TVA sur les travaux immobiliers et le régime cocontractant : que faut-il savoir?

Le régime de "TVA à acquitter par le cocontractant", aussi appelé autoliquidation, est une mesure spécifique applicable aux travaux immobiliers réalisés pour des assujettis à la TVA en Belgique. Il transfère l'obligation de payer la TVA du prestataire de services au client, sous certaines conditions. Ce système présente des enjeux importants tant pour les prestataires que pour les preneurs de service et doit être appliqué avec rigueur pour éviter les sanctions fiscales.


1. Qu'est-ce que le régime cocontractant en matière de TVA et quel est son enjeu ?

Le régime cocontractant repose sur le principe d'autoliquidation :

  • Le prestataire de services ne facture pas la TVA.
  • Le preneur du service déclare et acquitte lui-même la TVA due.

L'enjeu principal est d'éviter la fraude fiscale, notamment en prévenant la disparition de certaines entreprises sans que la TVA n'ait été reversée au Trésor public. Ce système permet également d'éviter des avances de TVA pour les prestataires.

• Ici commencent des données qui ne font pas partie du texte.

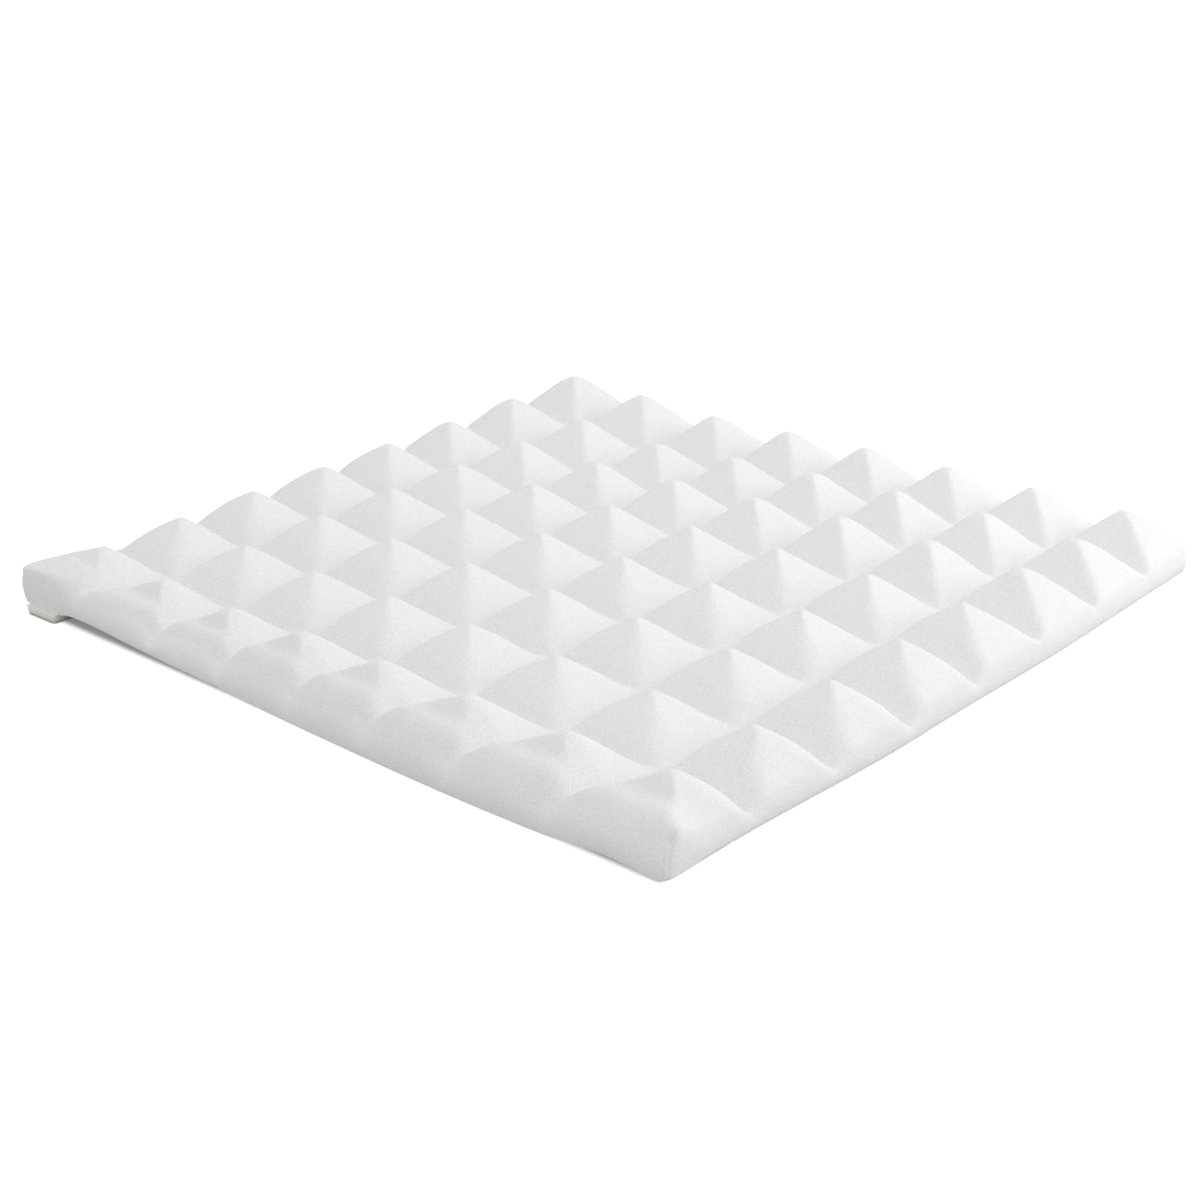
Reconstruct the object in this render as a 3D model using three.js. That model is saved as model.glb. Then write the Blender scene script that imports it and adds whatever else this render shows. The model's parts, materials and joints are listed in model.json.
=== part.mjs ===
// Acoustic foam panel: a square tile of soft white open-cell foam, cut into rows of pyramids,
// with a double-sided mounting pad under each corner.
//
// Lengths are in millimetres. The tile lies on its back: +Z points out of the wall it is made for,
// -Y is the side whose outer row of pyramids runs out into a raised, rounded rim, and the origin is
// on the surface that the part rests on, under the middle of the tile.

import * as THREE from 'three';

// Foam tile: one piece, with grooves cut both ways between the pyramids.
const tileSide = 300;          // along X and along Y
const pyramidPitch = 38;       // from tip to tip
const pyramidHeight = 15.5;    // from the bottom of a groove to a tip
const baseThickness = 8;       // foam left under the grooves
const tipRounding = 2.5;       // how far from its tip a face is still rounded, in plan
const grooveRounding = 4;      // how far from the groove's bottom a face is rounded, in plan

// Rim: along the -Y side the cut runs out, so the outer pyramids end in a bulging shoulder.
const rimFacet = 7.5;          // how far from its tip an outer face stays steep, in plan
const rimDepth = 10;           // from the tips down to the shoulder, also where a groove ends
const rimRounding = 6;         // rounded edge between the shoulder and the side of the tile

// Mounting pads: a foam core with adhesive on both faces and a release liner on the wall face.
const padSide = 15;
const padCornerRadius = 1.5;
const padInset = 8;            // from the tile's edges to a pad
const leftFrontPadInset = 1;   // this one is stuck on nearer to its corner
const padCoreThickness = 3;
const adhesiveThickness = 0.15;
const linerThickness = 0.2;
const linerOverhang = 1;       // the liner stands proud of the pad, so that it can be peeled

// Sag: the soft tile lies flat on its pads and hangs down to the surface between them. The pads
// press into the foam, so its top rises by a share of what its underside does.
const padLandMargin = 2;       // flat foam round each pad
const sagReach = 65;           // from the flat foam to where the tile lies on the surface
const topRiseShare = 0.3;

const sagSteps = 4;            // rows of faces in the sagging stretch of the underside
const rimSteps = 2;            // rows of faces in the rim's rounded edge
const cornerSteps = 3;         // straight pieces in a pad's rounded corner

// Worked out from the sizes above.
const tileHalf = tileSide / 2;
const halfPitch = pyramidPitch / 2;
const tileThickness = baseThickness + pyramidHeight;
const pyramidsPerSide = Math.round(tileSide / pyramidPitch);
const padStack = linerThickness + adhesiveThickness + padCoreThickness + adhesiveThickness;
const landStart = tileHalf - padInset - padSide - padLandMargin;
const bellyHalf = landStart - sagReach;

const finishes = {
  foam: { color: 0xf1f1f0, roughness: 0.95 },
  padCore: { color: 0xe6e6e2, roughness: 0.85 },
  adhesive: { color: 0xd9d6c4, roughness: 0.3 },
  liner: { color: 0xc9b48c, roughness: 0.6 },
};

function smoothStep(share) {
  const t = Math.min(Math.max(share, 0), 1);
  return t * t * (3 - 2 * t);
}

// How deep a pyramid's face lies under its tip, at a plan distance from the tip: a rounded tip,
// a straight face and a rounded groove.
const faceSlope = pyramidHeight / (halfPitch - tipRounding / 2 - grooveRounding / 2);

function faceDepth(distance) {
  if (distance < tipRounding) {
    return (faceSlope * distance * distance) / (2 * tipRounding);
  }
  const toGroove = halfPitch - distance;
  if (toGroove < grooveRounding) {
    return pyramidHeight - (faceSlope * toGroove * toGroove) / (2 * grooveRounding);
  }
  return faceSlope * (distance - tipRounding / 2);
}

// The tips stand on a grid centred on the tile.
const firstTip = -((pyramidsPerSide - 1) * pyramidPitch) / 2;
const rimReach = tileHalf + firstTip;

function distanceToTip(place) {
  const nearest = Math.round((place - firstTip) / pyramidPitch);
  return Math.abs(place - firstTip - nearest * pyramidPitch);
}

// Height of the tile's underside over the surface that the part rests on.
function undersideHeight(x, y) {
  const outX = Math.max(landStart - Math.abs(x), 0);
  const outY = Math.max(landStart - Math.abs(y), 0);
  return padStack * (1 - smoothStep(Math.hypot(outX, outY) / sagReach));
}

// Depth of the outer row's faces on the -Y side, at a distance outwards from their tips: steep like
// the others at first, then the gentler slope of the shoulder.
function rimFaceDepth(outward) {
  if (outward < rimFacet) return faceDepth(outward);
  const facetDepth = faceDepth(rimFacet);
  return facetDepth + ((rimDepth - facetDepth) * (outward - rimFacet)) / (rimReach - rimFacet);
}

// How far the rim's rounded edge falls away, at a distance in from the -Y side.
function edgeDrop(inward) {
  const left = Math.max(rimRounding - inward, 0);
  return rimRounding - Math.sqrt(rimRounding * rimRounding - left * left);
}

function topHeight(x, y) {
  const outward = firstTip - y;
  let depth = faceDepth(Math.max(distanceToTip(x), distanceToTip(y)));
  if (outward > 0) {
    const climb = smoothStep(outward / rimReach) * (1 - rimDepth / pyramidHeight);
    depth = Math.max(faceDepth(distanceToTip(x)) * (1 - climb), rimFaceDepth(outward));
    depth += edgeDrop(rimReach - outward);
  }
  return undersideHeight(x, y) * topRiseShare + tileThickness - depth;
}

// Grid lines over the pyramids: a tip, the ends of its straight faces and the groove.
function topLines(added) {
  const offsets = [-halfPitch, grooveRounding - halfPitch, -tipRounding, 0, tipRounding,
    halfPitch - grooveRounding];
  const lines = [-tileHalf, tileHalf, ...added];
  for (let row = -1; row <= pyramidsPerSide; row += 1) {
    for (const offset of offsets) {
      const line = firstTip + row * pyramidPitch + offset;
      if (Math.abs(line) < tileHalf) lines.push(line);
    }
  }
  return lines.sort((a, b) => a - b);
}

// Grid lines that only the rim needs: the end of its steep faces and its rounded edge.
function rimLines() {
  const lines = [firstTip - rimFacet];
  for (let step = 1; step <= rimSteps; step += 1) {
    const turn = (Math.PI / 2) * (step / rimSteps);
    lines.push(rimRounding * (1 - Math.cos(turn)) - tileHalf);
  }
  return lines;
}

// Grid lines of the underside: the flat foam at the pads, the sagging stretch and the flat middle.
function undersideLines() {
  const outward = [];
  for (let step = 0; step <= sagSteps; step += 1) {
    outward.push(bellyHalf + (sagReach * step) / sagSteps);
  }
  outward.push(tileHalf);
  const mirrored = outward.map((line) => -line).reverse();
  return [...mirrored, ...outward];
}

// A sheet of quads over the grid lines. Each quad is split along the line to the nearest tip.
// Returns the sheet's four edges, each running with the foam on its left, seen from above.
function addSheet(mesh, linesX, linesY, heightAt, facesUp) {
  const first = mesh.points.length;
  for (const y of linesY) {
    for (const x of linesX) mesh.points.push([x, y, heightAt(x, y)]);
  }
  const at = (column, row) => first + row * linesX.length + column;
  const lastColumn = linesX.length - 1;
  const lastRow = linesY.length - 1;
  for (let row = 0; row < lastRow; row += 1) {
    for (let column = 0; column < lastColumn; column += 1) {
      const quad = [at(column, row), at(column + 1, row), at(column + 1, row + 1), at(column, row + 1)];
      const fallsX = distanceToTip(linesX[column]) < distanceToTip(linesX[column + 1]);
      const fallsY = distanceToTip(linesY[row]) < distanceToTip(linesY[row + 1]);
      const [a, b, c, d] = fallsX === fallsY ? quad : [quad[1], quad[2], quad[3], quad[0]];
      if (facesUp) mesh.faces.push([a, b, c], [a, c, d]);
      else mesh.faces.push([a, c, b], [a, d, c]);
    }
  }
  const columns = [...linesX.keys()];
  const rows = [...linesY.keys()];
  return [
    columns.map((column) => at(column, 0)),
    rows.map((row) => at(lastColumn, row)),
    columns.map((column) => at(lastColumn - column, lastRow)),
    rows.map((row) => at(0, lastRow - row)),
  ];
}

// The wall between a lower and an upper edge whose points differ in number.
function addWall(mesh, lower, upper) {
  const start = mesh.points[lower[0]];
  const along = (index) => {
    const [x, y] = mesh.points[index];
    return Math.abs(x - start[0]) + Math.abs(y - start[1]);
  };
  let low = 0;
  let high = 0;
  while (low + 1 < lower.length || high + 1 < upper.length) {
    const lowerDone = low + 1 === lower.length;
    const upperDone = high + 1 === upper.length;
    if (upperDone || (!lowerDone && along(lower[low + 1]) <= along(upper[high + 1]))) {
      mesh.faces.push([lower[low], lower[low + 1], upper[high]]);
      low += 1;
    } else {
      mesh.faces.push([lower[low], upper[high + 1], upper[high]]);
      high += 1;
    }
  }
}

function foamTileGeometry() {
  const mesh = { points: [], faces: [] };
  const below = undersideLines();
  const upperEdges = addSheet(mesh, topLines([]), topLines(rimLines()), topHeight, true);
  const lowerEdges = addSheet(mesh, below, below, undersideHeight, false);
  lowerEdges.forEach((lower, side) => addWall(mesh, lower, upperEdges[side]));

  const geometry = new THREE.BufferGeometry();
  geometry.setAttribute('position', new THREE.Float32BufferAttribute(mesh.points.flat(), 3));
  geometry.setIndex(mesh.faces.flat());
  geometry.computeVertexNormals();
  return geometry;
}

function roundedSquare(side, radius) {
  const half = side / 2;
  const inner = half - radius;
  const outline = new THREE.Shape();
  outline.absarc(inner, inner, radius, 0, Math.PI / 2);
  outline.absarc(-inner, inner, radius, Math.PI / 2, Math.PI);
  outline.absarc(-inner, -inner, radius, Math.PI, 1.5 * Math.PI);
  outline.absarc(inner, -inner, radius, 1.5 * Math.PI, 2 * Math.PI);
  return outline;
}

function layerGeometry(side, radius, thickness) {
  return new THREE.ExtrudeGeometry(roundedSquare(side, radius), {
    depth: thickness,
    bevelEnabled: false,
    curveSegments: cornerSteps,
  });
}

function piece(name, geometry, finish) {
  const mesh = new THREE.Mesh(geometry, new THREE.MeshStandardMaterial({ ...finish, metalness: 0 }));
  mesh.name = name;
  return mesh;
}

// One mounting pad, with its layers from the resting surface up to the tile.
function mountingPad(corner, signX, signY, inset) {
  const pad = new THREE.Group();
  const centre = tileHalf - inset - padSide / 2;
  const linerSide = padSide + 2 * linerOverhang;
  const linerRadius = padCornerRadius + linerOverhang;
  const layers = [
    ['release_liner', linerSide, linerRadius, linerThickness, finishes.liner],
    ['wall_adhesive', padSide, padCornerRadius, adhesiveThickness, finishes.adhesive],
    ['pad_core', padSide, padCornerRadius, padCoreThickness, finishes.padCore],
    ['tile_adhesive', padSide, padCornerRadius, adhesiveThickness, finishes.adhesive],
  ];
  let height = 0;
  for (const [name, side, radius, thickness, finish] of layers) {
    const layer = piece(`${name}_${corner}`, layerGeometry(side, radius, thickness), finish);
    layer.position.z = height;
    pad.add(layer);
    height += thickness;
  }
  pad.position.set(signX * centre, signY * centre, 0);
  return pad;
}

const panel = new THREE.Group();
panel.add(piece('foam_tile', foamTileGeometry(), finishes.foam));
panel.add(mountingPad('left_front', -1, -1, leftFrontPadInset));
panel.add(mountingPad('right_front', 1, -1, padInset));
panel.add(mountingPad('right_back', 1, 1, padInset));
panel.add(mountingPad('left_back', -1, 1, padInset));

export default panel;
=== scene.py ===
import json
import math

import bpy
import numpy as np
from bpy.props import FloatProperty, FloatVectorProperty, IntProperty, PointerProperty
from bpy.types import Operator, Panel, PropertyGroup
from mathutils import Matrix, Vector, noise

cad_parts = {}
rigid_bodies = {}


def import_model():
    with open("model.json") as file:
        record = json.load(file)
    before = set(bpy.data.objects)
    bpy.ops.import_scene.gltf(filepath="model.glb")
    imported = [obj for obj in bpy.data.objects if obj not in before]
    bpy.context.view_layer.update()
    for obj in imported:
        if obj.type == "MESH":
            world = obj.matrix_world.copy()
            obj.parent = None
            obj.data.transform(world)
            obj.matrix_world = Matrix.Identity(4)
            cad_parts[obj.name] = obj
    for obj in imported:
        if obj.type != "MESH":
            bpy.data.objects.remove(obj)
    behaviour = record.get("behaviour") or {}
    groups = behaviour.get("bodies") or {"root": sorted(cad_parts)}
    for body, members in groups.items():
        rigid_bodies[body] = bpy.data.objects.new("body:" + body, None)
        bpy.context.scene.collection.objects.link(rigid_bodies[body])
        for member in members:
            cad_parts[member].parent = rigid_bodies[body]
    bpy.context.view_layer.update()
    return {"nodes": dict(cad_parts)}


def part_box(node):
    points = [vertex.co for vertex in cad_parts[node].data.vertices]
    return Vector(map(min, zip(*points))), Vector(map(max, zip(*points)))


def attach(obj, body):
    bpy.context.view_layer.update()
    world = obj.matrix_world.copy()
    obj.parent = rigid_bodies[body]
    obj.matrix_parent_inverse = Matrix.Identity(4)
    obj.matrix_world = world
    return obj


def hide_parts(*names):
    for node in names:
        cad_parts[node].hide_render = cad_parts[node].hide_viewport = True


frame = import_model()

bl_info = {
    "name": "Acoustic foam panel",
    "version": (1, 0, 0),
    "blender": (4, 5, 0),
    "location": "View3D > Sidebar > Foam panel",
    "description": "Builds a pyramid foam tile on its mounting pads, with a plain studio stage",
    "category": "Add Mesh",
}

MM = 0.001
TINY = MM / 50  # keeps a rounding's width and a division clear of zero

TILE_LOW, TILE_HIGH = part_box("foam_tile")
PAD_LOW, PAD_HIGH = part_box("pad_core_right_back")
PAD_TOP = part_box("tile_adhesive_right_back")[1].z
PAD_INSET = TILE_HIGH.x - PAD_HIGH.x
LEFT_PAD_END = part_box("pad_core_left_front")[1].x

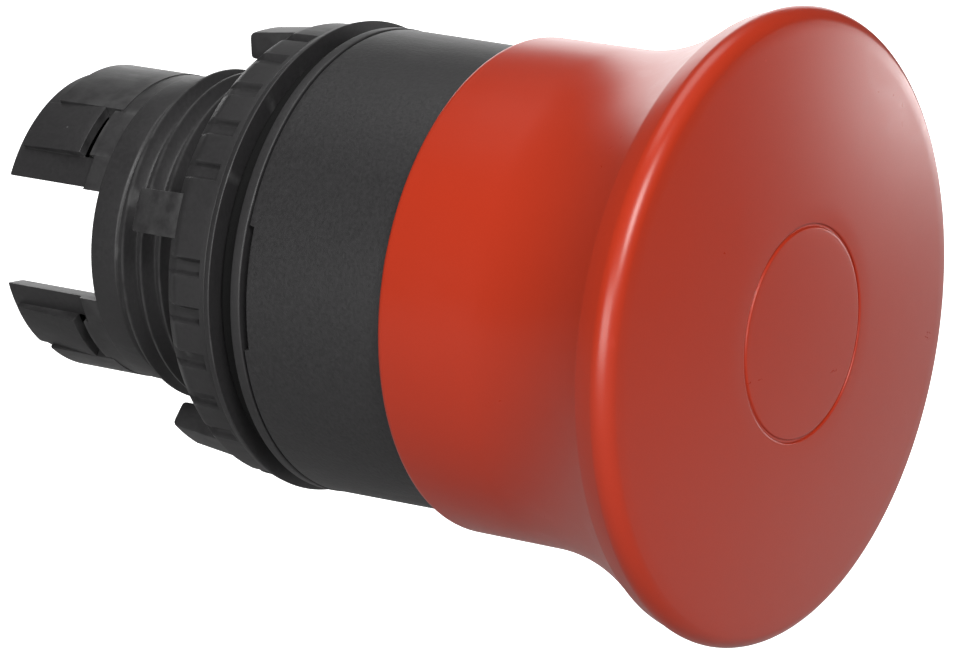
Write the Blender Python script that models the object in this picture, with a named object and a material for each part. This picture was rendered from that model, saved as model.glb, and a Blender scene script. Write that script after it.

Base légale : Arrêt royal n° 1, article 20.


2. Qui est concerné par ce régime et quelles en sont les limites ?

Le régime cocontractant s'applique lorsque :

  • Les travaux effectués sont des travaux immobiliers ou assimilés.
  • Le client est un assujetti à la TVA tenu au dépôt de déclarations périodiques.

Exceptions et limites :

  • Si le client est une personne physique utilisant l'immeuble à des fins privées, l'autoliquidation ne s'applique pas (Déc. E.T. 122.360, 20.03.2012).
  • Si le client est une personne morale non assujettie (ex. : asbl non identifiée à la TVA), le régime ne s'applique pas.
  • Un assujetti partiel (ex. : hôpital, banque) doit appliquer l'autoliquidation même pour ses activités exonérées.


3. Quelles sont les opérations concernées et assimilées ?

Les travaux immobiliers incluent :

  • Construction, transformation, entretien, réparation, démolition.
  • Installation électrique, chauffage, sanitaire.
  • Revêtement de sols, murs, toiture.
  • Pose de cuisines équipées fixées à l'immeuble.

Sont également concernés :

  • Mise à disposition de personnel pour des travaux immobiliers.
  • Fourniture et placement de béton préparé.
  • Construction de stations d'épuration.


4. Quelles sont les obligations de forme ?

Facturation :

  • La facture ne mentionne ni le taux ni le montant de la TVA.
  • Elle doit contenir la mention "autoliquidation".

Déclaration TVA :

  • Le prestataire déclare l'opération en grille 45.
  • Le preneur la déclare en grilles 81, 82 ou 83, et en grille 87 pour le montant taxable.
  • Il calcule et paie la TVA en grille 56, puis la déduit en grille 59 si déductible.


5. Quelles sont les particularités du taux de TVA à 6 % ?

L'autoliquidation concerne le paiement de la TVA, pas son taux. Ainsi, le taux applicable dépend des conditions normales, notamment :

  • 6 % pour les travaux immobiliers sur une habitation de plus de 10 ans destinée à un usage privé principal.
  • 21 % dans les autres cas.


6. Que se passe-t-il en cas d'erreur dans l'application du régime ?

Si le prestataire facture par erreur la TVA :

  • Le preneur ne peut pas la déduire (facture irrégulière).
  • Une amende et des intérêts peuvent être appliqués.

Si le régime cocontractant est appliqué à tort :

  • L'administration fiscale peut exiger du prestataire le paiement de la TVA non facturée.
  • Le preneur risque de devoir régulariser la situation avec pénalités.


7. Exemple illustratif

Prenons l'exemple d'une entreprise de construction qui réalise des travaux de rénovation dans un magasin appartenant à une société assujettie à la TVA :

  • L'entrepreneur émet une facture avec la mention "autoliquidation", sans mentionner de TVA.
  • La société déclare l'opération en grille 81 et calcule la TVA en grille 56.
  • Si les travaux avaient été effectués chez un particulier, la facture aurait inclus une TVA à 6 % ou 21 %.


Conseils et recommandations

  1. Vérifiez l'identité du client avant de facturer (assujetti TVA ou non).
  2. Ajoutez la mention obligatoire "autoliquidation" sur les factures.
  3. Contrôlez la TVA déclarée dans la bonne grille.
  4. Soyez vigilant sur les erreurs : toute irrégularité peut entraîner des sanctions.
  5. En cas de doute, consultez un expert fiscal ou l'administration TVA.


Sources légales : AR n° 1, art. 20 ; Déc. E.T. 122.360 ; Code TVA ; jurisprudence pertinente.